Finally we can look at silhouette plots scores for various node encodings in order to get a feel for whether or not we are adequately clustering them and whether or not the clusters meaningfully exist. 

In [None]:
# Silhouette Plots For Node Clusters 

from sklearn.metrics import silhouette_samples, silhouette_score

node_labels = np.array([n.split_cluster for n in forest.nodes(root=False)])

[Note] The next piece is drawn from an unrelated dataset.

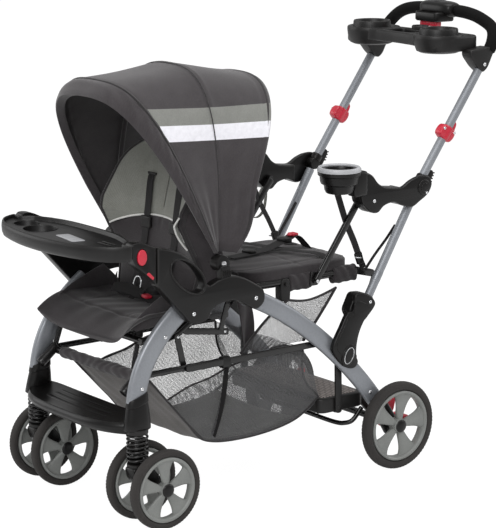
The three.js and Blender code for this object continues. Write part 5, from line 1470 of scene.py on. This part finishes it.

# silhouette_scores = silhouette_samples(reduced_node,node_labels,metric='cosine')
silhouette_scores = silhouette_samples(feature_encoding,node_labels,metric='euclidean')
# silhouette_scores = silhouette_samples(sample_encoding,node_labels,metric='cosine')
# silhouette_scores = silhouette_samples(sister_encoding,node_labels,metric='cosine')

sorted_silhouette = np.zeros(silhouette_scores.shape)
sorted_colors = np.zeros(silhouette_scores.shape)

current_index = 0
next_index = 0
for i in sorted(set(node_labels)):
    mask = node_labels == i
    selected_values = sorted(silhouette_scores[mask])    
    next_index = current_index + np.sum(mask)
    sorted_silhouette[current_index:next_index] = selected_values
    sorted_colors[current_index:next_index] = i
    current_index = next_index

In [None]:
import matplotlib.cm as cm

plt.figure()
plt.title("Silhouette Plots For Nodes Clustered By Gain")
for i,node in enumerate(sorted_silhouette):
    plt.plot([0,node],[i,i],color=cm.nipy_spectral(sorted_colors[i] / len(forest.split_clusters)),linewidth=0.5)
# plt.scatter(sorted_silhouette,np.arange(len(sorted_silhouette)),s=1)
plt.plot([0,0],[0,len(sorted_silhouette)],color='red')
plt.xlabel("Silhouette Score")
plt.ylabel("Nodes")
plt.show()

In [None]:

node_populations = np.array([n.pop() for n in forest.nodes(root=False)])
mask = node_populations > 100


feature_encoding = forest.node_representation(forest.nodes(root=False),mode='partial')[mask]
reduced_feature = PCA(n_components=100).fit_transform(feature_encoding.T)
reduced_node = PCA(n_components=100).fit_transform(feature_encoding)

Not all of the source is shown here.